* REQUIREMENTS *
Return only the lines between the line holding "Reconstruct the object" and the line holding "# load end to", the two boundary lines included, exactly as they appear.

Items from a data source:
========================================================================

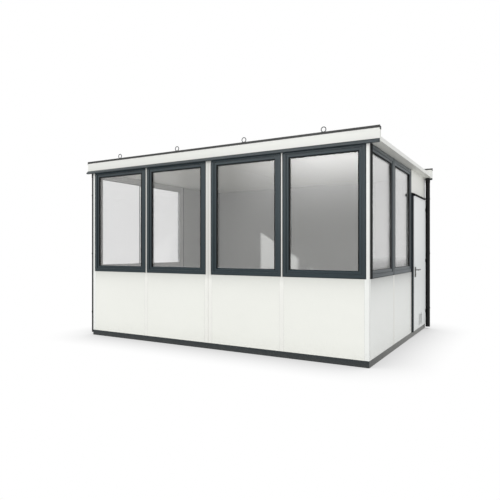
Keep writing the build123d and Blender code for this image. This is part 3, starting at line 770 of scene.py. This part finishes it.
# Studio floor: white to the camera, with a soft shade where the booth stands
floorLook = {
    "size": 60.0, "colour": "F9F9F9", "shadeReach": 0.7, "shadePower": 0.56, "shadeSamples": 16,
}
floorMesh = bmesh.new()
bmesh.ops.create_grid(floorMesh, x_segments=1, y_segments=1, size=floorLook["size"] / 2)
floorData = bpy.data.meshes.new("studio_floor")
floorMesh.to_mesh(floorData)
floorMesh.free()
studioFloor = bpy.data.objects.new("studio_floor", floorData)
scene.collection.objects.link(studioFloor)
floorMaterial, tree, output, place = newMaterial("studio_floor_white")
matt = addNode(tree, "ShaderNodeBsdfDiffuse", {}, {"Color": hexColour(floorLook["colour"])})
shade = addNode(
    tree, "ShaderNodeAmbientOcclusion", {"samples": floorLook["shadeSamples"]},
    {"Distance": floorLook["shadeReach"]},
)
softer = addNode(
    tree, "ShaderNodeMath", {"operation": "POWER"}, {1: floorLook["shadePower"]},
    {0: shade.outputs["AO"]},
)
glow = addNode(
    tree, "ShaderNodeEmission", {}, {"Color": (1, 1, 1, 1)}, {"Strength": softer.outputs["Value"]},
)
path = addNode(tree, "ShaderNodeLightPath")
mirrored = addNode(
    tree, "ShaderNodeMath", {"operation": "MAXIMUM"}, {},
    {0: path.outputs["Is Glossy Ray"], 1: path.outputs["Is Transmission Ray"]},
)
seen = addNode(
    tree, "ShaderNodeMath", {"operation": "MAXIMUM"}, {},
    {0: path.outputs["Is Camera Ray"], 1: mirrored.outputs["Value"]},
)
floorMix = addNode(
    tree, "ShaderNodeMixShader", {}, {},
    {0: seen.outputs["Value"], 1: matt.outputs["BSDF"], 2: glow.outputs["Emission"]},
)
tree.links.new(floorMix.outputs["Shader"], output.inputs["Surface"])
floorData.materials.append(floorMaterial)

# Two panels stand out of sight and are seen only in the glass: a soft one in front makes
# the sheen on the front windows, a dark one far behind the foot of the side windows
def makeCard(name, low, high, y):
    mesh = bmesh.new()
    centre = ((low[0] + high[0]) / 2, y, (low[1] + high[1]) / 2)
    size = (high[0] - low[0], high[1] - low[1], 1.0, 1.0)
    stand = Matrix.Rotation(math.radians(90), 4, "X") @ Matrix.Diagonal(size)
    bmesh.ops.create_grid(
        mesh, x_segments=1, y_segments=1, size=0.5, matrix=Matrix.Translation(centre) @ stand,
    )
    data = bpy.data.meshes.new(name)
    mesh.to_mesh(data)
    mesh.free()
    card = bpy.data.objects.new(name, data)
    scene.collection.objects.link(card)
    card.visible_camera = False
    card.visible_diffuse = False
    card.visible_transmission = False
    card.visible_shadow = False
    return data


sheen = {
    "left": -3.8, "right": 1.0, "bottom": 1.3, "top": 4.6, "y": -8.0, "strength": 10.4,
    "riseFrom": 1.4, "riseTo": 3.5, "risePower": 2.35, "acrossFrom": -3.75, "acrossTo": -1.2,
}
cardData = makeCard(
    "sheen_card", (sheen["left"], sheen["bottom"]), (sheen["right"], sheen["top"]), sheen["y"],
)
cardMaterial, tree, output, place = newMaterial("sheen_card_light")
axes = addNode(tree, "ShaderNodeSeparateXYZ", {}, {}, {"Vector": place})
rise = addNode(
    tree, "ShaderNodeMapRange", {},
    {"From Min": sheen["riseFrom"], "From Max": sheen["riseTo"]}, {"Value": axes.outputs["Z"]},
)
steep = addNode(
    tree, "ShaderNodeMath", {"operation": "POWER"}, {1: sheen["risePower"]},
    {0: rise.outputs["Result"]},
)
across = addNode(
    tree, "ShaderNodeMapRange", {},
    {
        "From Min": sheen["acrossFrom"], "From Max": sheen["acrossTo"],
        "To Max": sheen["strength"],
    },
    {"Value": axes.outputs["X"]},
)
power = addNode(
    tree, "ShaderNodeMath", {"operation": "MULTIPLY"}, {},
    {0: steep.outputs["Value"], 1: across.outputs["Result"]},
)
cardGlow = addNode(
    tree, "ShaderNodeEmission", {}, {"Color": (1, 1, 1, 1)}, {"Strength": power.outputs["Value"]},
)
clear = addNode(tree, "ShaderNodeBsdfTransparent")
cardSum = addNode(
    tree, "ShaderNodeAddShader", {}, {},
    {0: cardGlow.outputs["Emission"], 1: clear.outputs["BSDF"]},
)
tree.links.new(cardSum.outputs["Shader"], output.inputs["Surface"])
cardData.materials.append(cardMaterial)

dusk = {
    "left": 3.2, "right": 9.0, "bottom": -0.5, "top": 1.1, "y": 12.0,
    "fadeFrom": 1.0, "fadeTo": 0.58, "dark": 0.03,
}
cardData = makeCard(
    "horizon_card", (dusk["left"], dusk["bottom"]), (dusk["right"], dusk["top"]), dusk["y"],
)
cardMaterial, tree, output, place = newMaterial("horizon_card_dark")
axes = addNode(tree, "ShaderNodeSeparateXYZ", {}, {}, {"Vector": place})
fade = addNode(
    tree, "ShaderNodeMapRange", {},
    {"From Min": dusk["fadeFrom"], "From Max": dusk["fadeTo"]}, {"Value": axes.outputs["Z"]},
)
clear = addNode(tree, "ShaderNodeBsdfTransparent")
dark = addNode(
    tree, "ShaderNodeEmission", {}, {"Color": (*[dusk["dark"]] * 3, 1), "Strength": 1.0},
)
cardMix = addNode(
    tree, "ShaderNodeMixShader", {}, {},
    {0: fade.outputs["Result"], 1: clear.outputs["BSDF"], 2: dark.outputs["Emission"]},
)
tree.links.new(cardMix.outputs["Shader"], output.inputs["Surface"])
cardData.materials.append(cardMaterial)

# Light: a white surround, a weak low sun from the front left, and the same sun again
# for the inside of the room only, where it falls through the left windows
lightLook = {
    "surround": 0.90, "sun": 1.0, "roomSun": 3.0, "sunWay": (1.0, 1.0, -0.632), "sunAngle": 1.2,
    "sunPlace": (-8, -8, 6),
}
world = bpy.data.worlds.new("white_studio")
scene.world = world
world.use_nodes = True
tree = world.node_tree
tree.nodes.clear()
output = addNode(tree, "ShaderNodeOutputWorld")
path = addNode(tree, "ShaderNodeLightPath")
seenOrMirrored = addNode(
    tree, "ShaderNodeMath", {"operation": "MAXIMUM"}, {},
    {0: path.outputs["Is Camera Ray"], 1: path.outputs["Is Glossy Ray"]},
)
seenAtAll = addNode(
    tree, "ShaderNodeMath", {"operation": "MAXIMUM"}, {},
    {0: seenOrMirrored.outputs["Value"], 1: path.outputs["Is Transmission Ray"]},
)
soft = addNode(
    tree, "ShaderNodeBackground", {},
    {"Color": (1, 1, 1, 1), "Strength": lightLook["surround"]},
)
white = addNode(
    tree, "ShaderNodeBackground", {}, {"Color": (1, 1, 1, 1), "Strength": 1.0},
)
surround = addNode(
    tree, "ShaderNodeMixShader", {}, {},
    {0: seenAtAll.outputs["Value"], 1: soft.outputs["Background"], 2: white.outputs["Background"]},
)
tree.links.new(surround.outputs["Shader"], output.inputs["Surface"])

outsideGroup = bpy.data.collections.new("lit_by_low_sun")
roomGroup = bpy.data.collections.new("lit_by_room_sun")
roomNames = ("rear_wall_panels", "rear_mullions", "rear_centre_post", "floor_deck")
for name, node in nodes.items():
    outsideGroup.objects.link(node)
    if name in roomNames:
        roomGroup.objects.link(node)
for piece in addedPieces:
    outsideGroup.objects.link(piece)
for name, energy, group in (
    ("low_sun", lightLook["sun"], outsideGroup), ("room_sun", lightLook["roomSun"], roomGroup),
):
    sunData = bpy.data.lights.new(name, "SUN")
    sunData.energy = energy
    sunData.angle = math.radians(lightLook["sunAngle"])
    sun = bpy.data.objects.new(name, sunData)
    sun.rotation_mode = "QUATERNION"
    sun.rotation_quaternion = Vector(lightLook["sunWay"]).to_track_quat("-Z", "Y")
    sun.location = lightLook["sunPlace"]
    scene.collection.objects.link(sun)
    sun.light_linking.receiver_collection = group

cameraLook = {"place": (3.5404, -6.6418, 1.25), "turn": 30.0, "lens": 35.0, "sensor": 36.0}
cameraData = bpy.data.cameras.new("photo_camera")
cameraData.lens = cameraLook["lens"]
cameraData.sensor_width = cameraLook["sensor"]
camera = bpy.data.objects.new("photo_camera", cameraData)
camera.location = cameraLook["place"]
camera.rotation_euler = (math.radians(90), 0, math.radians(cameraLook["turn"]))
scene.collection.objects.link(camera)
scene.camera = camera
scene.view_settings.view_transform = "Standard"
print("camera and light set")
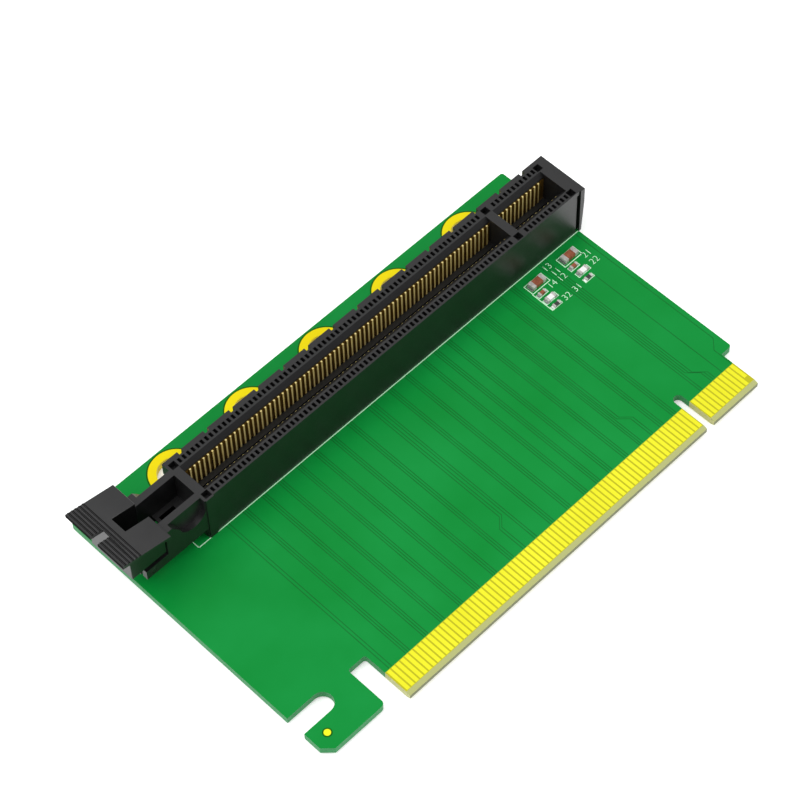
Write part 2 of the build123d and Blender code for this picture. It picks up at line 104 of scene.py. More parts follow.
class Graph:
    """A material's node tree, with short calls for the nodes used here."""

    def __init__(self, name: str) -> None:
        """Starts a material that holds one shader and its output.

        Args:
            name: the material's name.
        """
        self.material = bpy.data.materials.new(name)
        self.material.use_nodes = True
        self.nodes = self.material.node_tree.nodes
        self.links = self.material.node_tree.links
        self.shader = self.nodes["Principled BSDF"]
        coordinates = self.nodes.new("ShaderNodeTexCoord")
        self.place = coordinates.outputs["Object"]

    def feed(self, socket: bpy.types.NodeSocket, value: object) -> None:
        """Links a socket or sets its plain value.

        Args:
            socket: the input to fill.
            value: an output socket, a number or a colour.
        """
        if isinstance(value, bpy.types.NodeSocket):
            self.links.new(value, socket)
        elif isinstance(value, tuple):
            socket.default_value = (*value, 1.0)[: len(socket.default_value)]
        else:
            socket.default_value = value

    def math(self, operation: str, first: object, second: object = 0.0) -> bpy.types.NodeSocket:
        """Adds a math node.

        Args:
            operation: Blender's name of the operation.
            first: its first input.
            second: its second input.

        Returns:
            The node's output.
        """
        node = self.nodes.new("ShaderNodeMath")
        node.operation = operation
        self.feed(node.inputs[0], first)
        self.feed(node.inputs[1], second)
        return node.outputs[0]

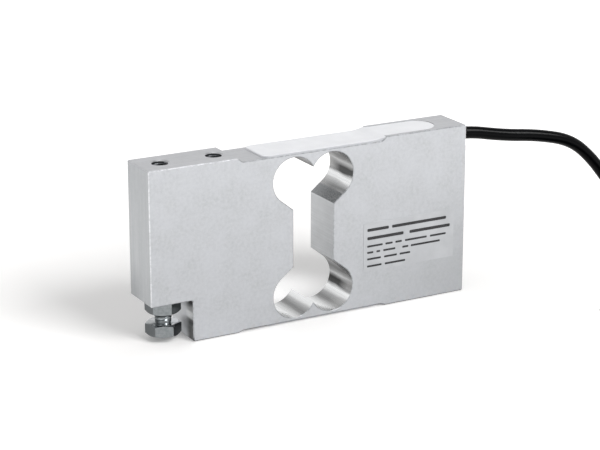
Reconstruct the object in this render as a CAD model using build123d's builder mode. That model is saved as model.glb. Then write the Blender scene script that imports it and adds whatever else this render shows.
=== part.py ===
from build123d import *
import math
import os

os.makedirs("parts", exist_ok=True)

# A weighing load cell: one milled aluminium spring body that bends at four thin webs,
# strain gauges sealed under silicone, an adjustable stop screw and a signal cable.
# The origin is under the middle of the body, which stands on its base. X runs from the
# load end to the fixed end where the cable leaves, -Y is the labelled front, +Z is up.

# Spring body
body_length = 150.0
body_width = 20.0
body_height = 75.0
edge_break = 0.4
window_edge_break = 0.3

# Clearance notch under the load end, with room for the stop screw
notch_length = 18.75
notch_height = 17.75
notch_corner_radius = 0.8

# Window: two pairs of bores joined by a slot, with a thin web over or under each bore
bore_radius = 10.1
bore_spacing = 17.8
web_thickness = 1.3
slot_width = 19.2
slot_corner_spacing = 25.0

# Shallow full-width recesses over and under the webs, for the strain gauges
recess_share = 0.47
recess_ramp = 2.4
upper_recess_depth = 1.75
lower_recess_depth = 0.8

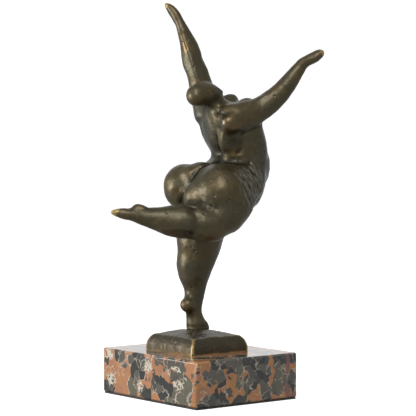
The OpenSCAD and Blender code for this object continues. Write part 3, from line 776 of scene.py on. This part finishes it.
def makeFelt():
    low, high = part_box("felt_sheet")
    bm = bmesh.new()
    middle, size = (Vector(low) + Vector(high)) / 2, Vector(high) - Vector(low)
    bmesh.ops.create_cube(bm, size=1, matrix=Matrix.Translation(middle) @ Matrix.Diagonal((*size, 1)))
    upright = [e for e in bm.edges if abs(e.verts[0].co.z - e.verts[1].co.z) > 0.5 * mm]
    bmesh.ops.bevel(bm, geom=upright, offset=feltSheet["corner"] * mm, affect="EDGES", segments=4,
                    profile=0.5, material=-1)
    rims = [e for e in bm.edges if abs(e.verts[0].co.z - e.verts[1].co.z) < 0.1 * mm]
    bmesh.ops.bevel(bm, geom=rims, offset=feltSheet["rim"] * mm, affect="EDGES", segments=2,
                    profile=0.5, material=-1)
    felt = handOver(smoothShade(asObject(bm, "felt")), "felt", "felt_sheet")
    return felt


bronze = bronzeFinish("patinatedBronze", bronzeTones)
for piece in castings:
    paint(piece, bronze)
paint(makePlinth(), bronzeFinish("plinthBronze", plinthTones))
paint(makeBlock(), marbleFinish())
paint(makeFelt(), feltFinish())
steel = steelFinish()
for node in [*figure["dowels"], "locating_pins", "mounting_stud", "flat_washer", "spring_washer", "hex_nut"]:
    paint(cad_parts[node], steel)
print("painted every piece")

camera = {
    "azimuth": 231.8,                     # degrees round from the front, and up from level
    "elevation": 2.86,
    "distance": 1292,
    "lens": 173.08,
    "sensor": 36,
    "aimHeight": 122,
    "aimSide": 5.8,
}


def addCamera():
    turn, tilt = math.radians(camera["azimuth"]), math.radians(camera["elevation"])
    back = Vector((math.sin(turn) * math.cos(tilt), -math.cos(turn) * math.cos(tilt), math.sin(tilt)))
    side = Vector((math.cos(turn), math.sin(turn), 0))
    aim = Vector((0, 0, camera["aimHeight"])) + side * camera["aimSide"]
    data = bpy.data.cameras.new("camera")
    data.lens = camera["lens"]
    data.sensor_width = camera["sensor"]
    data.clip_start = 0.05
    data.clip_end = 20
    eye = bpy.data.objects.new("camera", data)
    bpy.context.scene.collection.objects.link(eye)
    eye.location = (aim + back * camera["distance"]) * mm
    eye.rotation_euler = back.to_track_quat("Z", "Y").to_euler()
    bpy.context.scene.camera = eye
    print("set up the camera")
    return back, side


towardCamera, cameraRight = addCamera()

studio = {
    "air": (0.97, 1, 1.01),
    "room": 0.42,                         # strength of the even light in the room
    "paper": 0.66,                        # the white sweep glows a little, so that it stays white
    "sweep": (4, 6),                      # radius and height of the paper, in m
    "aim": 0.14,                          # the height that the lights point at, in m
    # each light: to the side of the camera's line, height, toward the camera, size (all in m), power in W
    "lights": {
        "key": (-0.2, 0.95, 0.95, 0.6, 8.5),
        "side": (-1.1, 0.2, 0.14, 0.5, 8.5),
        "back": (0, 0.45, -1.5, 1.9, 7.5),
    },
}


def addStudio():
    world = bpy.data.worlds.new("studio")
    world.use_nodes = True
    world.node_tree.nodes["Background"].inputs["Color"].default_value = (*studio["air"], 1)
    world.node_tree.nodes["Background"].inputs["Strength"].default_value = studio["room"]
    bpy.context.scene.world = world
    f = Finish("whitePaper")
    paper = f.surface(BaseColor=(0.85, 0.85, 0.85), Roughness=0.9,
                      EmissionColor=(1, 1, 1), EmissionStrength=studio["paper"])
    bm = bmesh.new()
    radius, height = studio["sweep"]
    bmesh.ops.create_cone(bm, cap_ends=True, segments=64, radius1=radius, radius2=radius, depth=height,
                          matrix=Matrix.Translation((0, 0, height / 2)))
    bmesh.ops.reverse_faces(bm, faces=bm.faces)
    room = asObject(bm, "paperSweep")
    paint(room, paper)
    for ray in ("visible_diffuse", "visible_glossy", "visible_transmission", "visible_shadow"):
        setattr(room, ray, False)
    for name, (side, height, toward, size, power) in studio["lights"].items():
        light = bpy.data.lights.new(name, "AREA")
        light.size = size
        light.energy = power
        lamp = bpy.data.objects.new(name, light)
        bpy.context.scene.collection.objects.link(lamp)
        flat = Vector((towardCamera.x, towardCamera.y, 0)).normalized()
        lamp.location = cameraRight * side + flat * toward + Vector((0, 0, height))
        away = lamp.location - Vector((0, 0, studio["aim"]))
        lamp.rotation_euler = away.to_track_quat("Z", "Y").to_euler()


addStudio()
print("set up the studio")
bpy.context.scene.view_settings.view_transform = "Standard"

========================================================================

* EXPECTED ANSWER *
Reconstruct the object in this render as a CAD model using build123d's builder mode. That model is saved as model.glb. Then write the Blender scene script that imports it and adds whatever else this render shows.
=== part.py ===
from build123d import *
import math
import os

os.makedirs("parts", exist_ok=True)

# A weighing load cell: one milled aluminium spring body that bends at four thin webs,
# strain gauges sealed under silicone, an adjustable stop screw and a signal cable.
# The origin is under the middle of the body, which stands on its base. X runs from the
# load end to the fixed end where the cable leaves, -Y is the labelled front, +Z is up.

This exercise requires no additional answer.